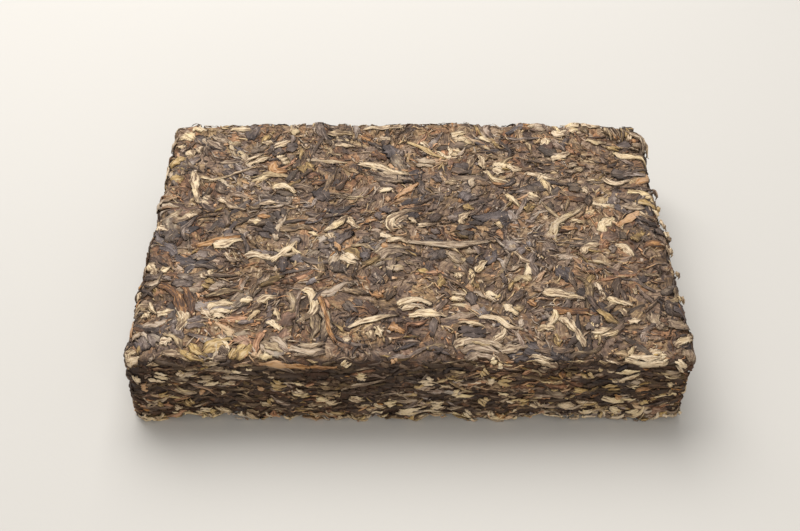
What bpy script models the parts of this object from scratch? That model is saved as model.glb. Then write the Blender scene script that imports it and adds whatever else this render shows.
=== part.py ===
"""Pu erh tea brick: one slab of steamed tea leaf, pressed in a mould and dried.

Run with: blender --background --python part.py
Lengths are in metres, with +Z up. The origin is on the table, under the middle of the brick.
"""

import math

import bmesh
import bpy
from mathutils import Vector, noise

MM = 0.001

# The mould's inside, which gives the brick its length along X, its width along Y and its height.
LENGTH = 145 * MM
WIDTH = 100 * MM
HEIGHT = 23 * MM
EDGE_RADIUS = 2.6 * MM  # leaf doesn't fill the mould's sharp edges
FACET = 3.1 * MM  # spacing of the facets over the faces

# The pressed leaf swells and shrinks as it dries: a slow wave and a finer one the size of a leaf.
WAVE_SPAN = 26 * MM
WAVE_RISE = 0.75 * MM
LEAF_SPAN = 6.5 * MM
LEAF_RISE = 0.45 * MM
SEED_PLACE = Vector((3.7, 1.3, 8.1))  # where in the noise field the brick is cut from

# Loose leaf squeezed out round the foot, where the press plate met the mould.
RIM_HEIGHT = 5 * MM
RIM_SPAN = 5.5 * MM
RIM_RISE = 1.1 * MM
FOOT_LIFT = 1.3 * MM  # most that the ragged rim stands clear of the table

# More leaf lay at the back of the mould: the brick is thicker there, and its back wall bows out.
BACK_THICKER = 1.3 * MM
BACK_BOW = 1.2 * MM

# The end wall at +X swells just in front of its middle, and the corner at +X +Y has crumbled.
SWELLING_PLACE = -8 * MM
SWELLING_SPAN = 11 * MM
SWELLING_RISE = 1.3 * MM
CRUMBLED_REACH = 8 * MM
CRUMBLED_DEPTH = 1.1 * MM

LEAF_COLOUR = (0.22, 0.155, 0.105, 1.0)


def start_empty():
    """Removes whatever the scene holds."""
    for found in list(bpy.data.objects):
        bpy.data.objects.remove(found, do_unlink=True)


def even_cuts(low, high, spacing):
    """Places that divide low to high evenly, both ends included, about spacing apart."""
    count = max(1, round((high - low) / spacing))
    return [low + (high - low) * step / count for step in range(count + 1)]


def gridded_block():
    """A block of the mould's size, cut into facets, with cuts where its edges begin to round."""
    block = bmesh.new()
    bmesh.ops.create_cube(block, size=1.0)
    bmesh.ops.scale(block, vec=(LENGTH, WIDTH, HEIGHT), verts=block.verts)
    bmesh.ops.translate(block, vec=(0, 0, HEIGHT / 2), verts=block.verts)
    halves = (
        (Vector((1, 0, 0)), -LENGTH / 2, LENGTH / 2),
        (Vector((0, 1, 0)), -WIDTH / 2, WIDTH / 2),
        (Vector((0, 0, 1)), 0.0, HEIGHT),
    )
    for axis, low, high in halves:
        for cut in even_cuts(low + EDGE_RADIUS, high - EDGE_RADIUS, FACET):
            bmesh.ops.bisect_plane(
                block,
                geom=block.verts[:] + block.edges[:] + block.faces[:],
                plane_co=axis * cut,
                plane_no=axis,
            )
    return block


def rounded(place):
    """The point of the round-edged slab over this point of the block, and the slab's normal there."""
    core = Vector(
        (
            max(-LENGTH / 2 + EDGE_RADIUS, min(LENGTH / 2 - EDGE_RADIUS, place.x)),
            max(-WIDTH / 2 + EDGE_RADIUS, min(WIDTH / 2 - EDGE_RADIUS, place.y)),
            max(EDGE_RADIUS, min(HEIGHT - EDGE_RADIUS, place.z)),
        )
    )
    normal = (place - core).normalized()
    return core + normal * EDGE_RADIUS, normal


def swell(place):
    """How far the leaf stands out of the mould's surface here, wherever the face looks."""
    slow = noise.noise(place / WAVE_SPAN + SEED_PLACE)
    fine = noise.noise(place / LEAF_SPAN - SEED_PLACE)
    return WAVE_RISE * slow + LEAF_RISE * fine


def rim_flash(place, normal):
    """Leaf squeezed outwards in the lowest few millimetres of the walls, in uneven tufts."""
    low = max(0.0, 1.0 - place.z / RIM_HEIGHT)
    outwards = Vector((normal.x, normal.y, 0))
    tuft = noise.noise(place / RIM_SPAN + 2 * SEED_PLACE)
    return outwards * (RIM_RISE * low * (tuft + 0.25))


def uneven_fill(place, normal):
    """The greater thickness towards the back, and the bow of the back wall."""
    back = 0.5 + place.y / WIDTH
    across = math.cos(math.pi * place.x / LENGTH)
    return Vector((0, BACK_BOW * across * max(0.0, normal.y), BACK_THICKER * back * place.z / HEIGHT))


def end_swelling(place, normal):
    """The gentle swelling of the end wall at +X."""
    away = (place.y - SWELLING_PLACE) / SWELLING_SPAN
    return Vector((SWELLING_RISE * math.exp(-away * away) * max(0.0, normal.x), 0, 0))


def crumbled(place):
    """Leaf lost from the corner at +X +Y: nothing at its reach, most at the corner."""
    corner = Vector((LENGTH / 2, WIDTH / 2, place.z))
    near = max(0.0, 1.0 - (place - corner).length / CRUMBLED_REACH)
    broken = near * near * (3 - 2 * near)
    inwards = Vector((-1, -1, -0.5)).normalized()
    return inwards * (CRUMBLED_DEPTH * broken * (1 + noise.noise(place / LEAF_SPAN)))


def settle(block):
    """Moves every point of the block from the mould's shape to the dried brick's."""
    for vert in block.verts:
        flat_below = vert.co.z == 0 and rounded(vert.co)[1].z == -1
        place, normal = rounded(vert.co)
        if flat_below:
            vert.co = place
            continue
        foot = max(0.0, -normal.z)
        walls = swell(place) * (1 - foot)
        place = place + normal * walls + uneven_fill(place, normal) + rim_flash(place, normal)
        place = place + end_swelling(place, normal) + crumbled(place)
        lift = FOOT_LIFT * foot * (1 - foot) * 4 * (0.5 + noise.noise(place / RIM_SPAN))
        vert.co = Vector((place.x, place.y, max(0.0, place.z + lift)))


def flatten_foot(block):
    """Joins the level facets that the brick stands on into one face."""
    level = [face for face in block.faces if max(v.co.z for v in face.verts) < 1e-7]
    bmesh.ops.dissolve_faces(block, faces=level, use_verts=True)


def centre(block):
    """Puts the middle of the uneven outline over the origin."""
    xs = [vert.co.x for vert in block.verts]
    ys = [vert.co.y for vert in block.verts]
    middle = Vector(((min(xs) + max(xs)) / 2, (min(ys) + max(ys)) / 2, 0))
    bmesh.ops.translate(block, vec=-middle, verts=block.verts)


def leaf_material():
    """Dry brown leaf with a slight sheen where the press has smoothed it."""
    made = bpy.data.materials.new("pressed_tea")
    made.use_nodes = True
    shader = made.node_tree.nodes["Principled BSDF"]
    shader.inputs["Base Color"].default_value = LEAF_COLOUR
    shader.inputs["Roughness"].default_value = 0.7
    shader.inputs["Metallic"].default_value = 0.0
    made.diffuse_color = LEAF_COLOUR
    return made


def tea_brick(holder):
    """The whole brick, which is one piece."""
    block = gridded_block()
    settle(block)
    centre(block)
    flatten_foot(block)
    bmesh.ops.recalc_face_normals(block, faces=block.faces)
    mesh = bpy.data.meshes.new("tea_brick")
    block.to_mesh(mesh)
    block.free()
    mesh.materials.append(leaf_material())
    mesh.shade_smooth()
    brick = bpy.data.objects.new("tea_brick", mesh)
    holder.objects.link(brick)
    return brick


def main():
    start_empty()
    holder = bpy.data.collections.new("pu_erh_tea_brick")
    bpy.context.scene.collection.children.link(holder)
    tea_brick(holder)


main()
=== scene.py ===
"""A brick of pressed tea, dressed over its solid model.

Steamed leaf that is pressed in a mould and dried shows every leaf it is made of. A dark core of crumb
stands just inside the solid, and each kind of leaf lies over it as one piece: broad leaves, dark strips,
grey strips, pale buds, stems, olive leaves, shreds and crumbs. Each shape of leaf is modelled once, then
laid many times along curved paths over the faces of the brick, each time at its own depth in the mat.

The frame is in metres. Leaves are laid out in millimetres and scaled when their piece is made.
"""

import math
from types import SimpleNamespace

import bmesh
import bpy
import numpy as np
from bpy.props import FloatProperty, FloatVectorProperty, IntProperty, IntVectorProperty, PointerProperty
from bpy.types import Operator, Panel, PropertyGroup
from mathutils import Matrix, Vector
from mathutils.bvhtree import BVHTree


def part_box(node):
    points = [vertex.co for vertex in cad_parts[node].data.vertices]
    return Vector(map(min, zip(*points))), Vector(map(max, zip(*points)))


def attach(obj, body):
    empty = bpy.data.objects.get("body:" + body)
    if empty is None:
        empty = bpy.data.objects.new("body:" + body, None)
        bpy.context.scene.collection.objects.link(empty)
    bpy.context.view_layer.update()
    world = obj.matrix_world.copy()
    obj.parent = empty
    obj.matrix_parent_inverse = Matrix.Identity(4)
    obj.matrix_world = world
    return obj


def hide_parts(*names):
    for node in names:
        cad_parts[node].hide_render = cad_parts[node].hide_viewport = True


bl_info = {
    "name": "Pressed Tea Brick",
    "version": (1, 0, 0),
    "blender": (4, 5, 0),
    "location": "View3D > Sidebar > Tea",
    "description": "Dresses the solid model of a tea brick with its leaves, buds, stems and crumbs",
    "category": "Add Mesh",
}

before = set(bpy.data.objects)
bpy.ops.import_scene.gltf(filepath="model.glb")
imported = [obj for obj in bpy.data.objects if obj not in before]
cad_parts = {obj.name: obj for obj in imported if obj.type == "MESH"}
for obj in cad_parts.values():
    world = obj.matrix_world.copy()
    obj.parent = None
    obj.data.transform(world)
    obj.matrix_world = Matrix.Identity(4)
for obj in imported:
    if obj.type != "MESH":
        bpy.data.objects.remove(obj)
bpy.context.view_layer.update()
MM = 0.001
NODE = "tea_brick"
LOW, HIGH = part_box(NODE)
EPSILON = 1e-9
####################
Do this: Extract exactly the run of lines beginning at the line with "block.free()" and ending at the line with "for node in", including both ends and nothing beyond them.

Full solution:
    block.free()
    mesh.materials.append(leaf_material())
    mesh.shade_smooth()
    brick = bpy.data.objects.new("tea_brick", mesh)
    holder.objects.link(brick)
    return brick


def main():
    start_empty()
    holder = bpy.data.collections.new("pu_erh_tea_brick")
    bpy.context.scene.collection.children.link(holder)
    tea_brick(holder)


main()
=== scene.py ===
"""A brick of pressed tea, dressed over its solid model.

Steamed leaf that is pressed in a mould and dried shows every leaf it is made of. A dark core of crumb
stands just inside the solid, and each kind of leaf lies over it as one piece: broad leaves, dark strips,
grey strips, pale buds, stems, olive leaves, shreds and crumbs. Each shape of leaf is modelled once, then
laid many times along curved paths over the faces of the brick, each time at its own depth in the mat.

The frame is in metres. Leaves are laid out in millimetres and scaled when their piece is made.
"""

import math
from types import SimpleNamespace

import bmesh
import bpy
import numpy as np
from bpy.props import FloatProperty, FloatVectorProperty, IntProperty, IntVectorProperty, PointerProperty
from bpy.types import Operator, Panel, PropertyGroup
from mathutils import Matrix, Vector
from mathutils.bvhtree import BVHTree


def part_box(node):
    points = [vertex.co for vertex in cad_parts[node].data.vertices]
    return Vector(map(min, zip(*points))), Vector(map(max, zip(*points)))


def attach(obj, body):
    empty = bpy.data.objects.get("body:" + body)
    if empty is None:
        empty = bpy.data.objects.new("body:" + body, None)
        bpy.context.scene.collection.objects.link(empty)
    bpy.context.view_layer.update()
    world = obj.matrix_world.copy()
    obj.parent = empty
    obj.matrix_parent_inverse = Matrix.Identity(4)
    obj.matrix_world = world
    return obj


def hide_parts(*names):
    for node in names:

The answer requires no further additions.